I can visualize my entire graph in two simple ways:
MATCH (n) RETURN n
or
MATCH p=()-->() RETURN p
Of my 500 or so nodes, and about twice that in relationships, I see that there is one of my dozen or so node labels that is dominating the graph, and for good reason. There are about 400 nodes of that node label. To simplify things I want to remove some of those nodes. In particular, those node labels which have a degree of 1.

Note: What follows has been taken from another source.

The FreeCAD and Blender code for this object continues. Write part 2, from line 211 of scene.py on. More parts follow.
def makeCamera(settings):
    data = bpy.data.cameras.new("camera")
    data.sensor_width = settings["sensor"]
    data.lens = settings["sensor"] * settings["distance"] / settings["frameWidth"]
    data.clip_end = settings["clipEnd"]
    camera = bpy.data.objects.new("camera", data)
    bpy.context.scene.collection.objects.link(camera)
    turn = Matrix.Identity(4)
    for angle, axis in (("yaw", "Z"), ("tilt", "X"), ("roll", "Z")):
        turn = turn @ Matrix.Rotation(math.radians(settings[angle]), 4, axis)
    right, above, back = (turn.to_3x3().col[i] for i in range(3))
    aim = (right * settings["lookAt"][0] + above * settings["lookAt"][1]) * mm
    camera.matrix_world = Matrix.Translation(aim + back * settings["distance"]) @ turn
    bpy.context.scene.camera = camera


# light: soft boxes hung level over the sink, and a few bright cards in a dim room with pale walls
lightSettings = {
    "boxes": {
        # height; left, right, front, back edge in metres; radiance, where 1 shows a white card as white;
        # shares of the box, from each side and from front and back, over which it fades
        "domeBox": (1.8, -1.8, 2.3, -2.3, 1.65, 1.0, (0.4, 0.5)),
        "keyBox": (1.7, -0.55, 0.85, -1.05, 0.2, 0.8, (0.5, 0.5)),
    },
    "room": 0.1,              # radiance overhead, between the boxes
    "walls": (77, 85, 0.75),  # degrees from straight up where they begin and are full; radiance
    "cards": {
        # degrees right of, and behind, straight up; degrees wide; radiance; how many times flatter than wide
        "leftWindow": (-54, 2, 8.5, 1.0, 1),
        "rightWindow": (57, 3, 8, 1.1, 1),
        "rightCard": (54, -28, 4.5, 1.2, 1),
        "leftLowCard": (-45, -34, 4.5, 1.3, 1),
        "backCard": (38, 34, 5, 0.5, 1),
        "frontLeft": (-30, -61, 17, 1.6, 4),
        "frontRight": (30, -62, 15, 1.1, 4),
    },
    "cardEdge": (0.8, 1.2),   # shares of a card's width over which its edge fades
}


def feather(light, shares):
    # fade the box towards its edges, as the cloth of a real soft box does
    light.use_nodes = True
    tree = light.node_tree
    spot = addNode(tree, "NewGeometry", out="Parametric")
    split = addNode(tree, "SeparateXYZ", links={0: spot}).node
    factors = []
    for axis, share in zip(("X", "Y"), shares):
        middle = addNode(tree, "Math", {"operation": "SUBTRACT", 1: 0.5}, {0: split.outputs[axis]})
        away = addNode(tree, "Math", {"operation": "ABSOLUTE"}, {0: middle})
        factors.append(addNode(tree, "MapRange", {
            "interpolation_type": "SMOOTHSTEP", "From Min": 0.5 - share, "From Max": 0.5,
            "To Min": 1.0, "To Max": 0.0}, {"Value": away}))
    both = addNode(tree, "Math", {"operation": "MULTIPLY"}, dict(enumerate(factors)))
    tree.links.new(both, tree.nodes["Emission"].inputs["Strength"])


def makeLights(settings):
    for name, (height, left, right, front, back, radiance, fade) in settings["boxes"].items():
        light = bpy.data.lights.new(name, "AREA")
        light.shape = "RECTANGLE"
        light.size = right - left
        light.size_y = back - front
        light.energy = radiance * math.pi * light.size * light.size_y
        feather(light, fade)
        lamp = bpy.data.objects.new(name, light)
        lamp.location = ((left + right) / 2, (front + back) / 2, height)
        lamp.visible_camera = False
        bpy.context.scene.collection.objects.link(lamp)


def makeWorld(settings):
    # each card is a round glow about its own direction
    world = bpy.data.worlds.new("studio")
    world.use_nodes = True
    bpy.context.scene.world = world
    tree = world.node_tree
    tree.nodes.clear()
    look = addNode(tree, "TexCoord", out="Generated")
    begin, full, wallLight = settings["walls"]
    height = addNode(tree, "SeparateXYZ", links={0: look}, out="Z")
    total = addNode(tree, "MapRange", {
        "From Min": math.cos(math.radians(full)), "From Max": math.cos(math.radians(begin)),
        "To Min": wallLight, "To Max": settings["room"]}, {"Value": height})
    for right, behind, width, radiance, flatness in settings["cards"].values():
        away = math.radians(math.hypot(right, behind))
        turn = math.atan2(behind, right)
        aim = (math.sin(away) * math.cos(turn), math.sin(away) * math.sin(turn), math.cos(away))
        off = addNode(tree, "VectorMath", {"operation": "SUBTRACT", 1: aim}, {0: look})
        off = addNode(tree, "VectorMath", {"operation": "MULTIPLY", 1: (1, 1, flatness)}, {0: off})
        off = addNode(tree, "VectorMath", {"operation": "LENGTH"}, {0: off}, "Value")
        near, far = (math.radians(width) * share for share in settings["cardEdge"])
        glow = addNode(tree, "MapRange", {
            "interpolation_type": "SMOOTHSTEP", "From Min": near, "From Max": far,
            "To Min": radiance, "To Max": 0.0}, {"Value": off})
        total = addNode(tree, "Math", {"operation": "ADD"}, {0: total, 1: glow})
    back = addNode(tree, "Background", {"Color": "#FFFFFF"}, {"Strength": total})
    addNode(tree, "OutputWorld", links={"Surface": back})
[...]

I do not want to create any new properties and would like to filter off those nodes with straight-up cypher, or even some APOC. I can find those offending nodes using something like
(u)-[:rel]->(s:Xxx)<-[:rel]-(t)
or using APOC
WHERE apoc.node.degree(s) =1
The problem is that I just can't seem to find the combination of cypher to piece it all together. I can try:
MATCH p=()-->(), (s:Xxx)
WHERE apoc.node.degree(s) > 1 AND s IN nodes(p)
RETURN p
but that only gives me the s nodes and not the rest of the graph. This result does come back in a matter of seconds.
Switching the query around,
MATCH p=()-->(), (s:Xxx)
WHERE NOT apoc.node.degree(s) = 1 AND NOT s IN nodes(p)
RETURN p
shows that it may be the right solution, but the query runs way too long and eventually times out.
Trying it a different way:
MATCH (s:Xxx)
WHERE apoc.node.degree(s) = 1
WITH s as single_XXX
MATCH p=()-->()
WHERE NOT single_XXX IN nodes(p)
RETURN p
also timesout
I am running neo4j 4.0 community edition with pagecache at 6g and heap sizes at 2g. Bloom is out of the question
It seems simple, yet I cannot get it to work and any help would be appreciated.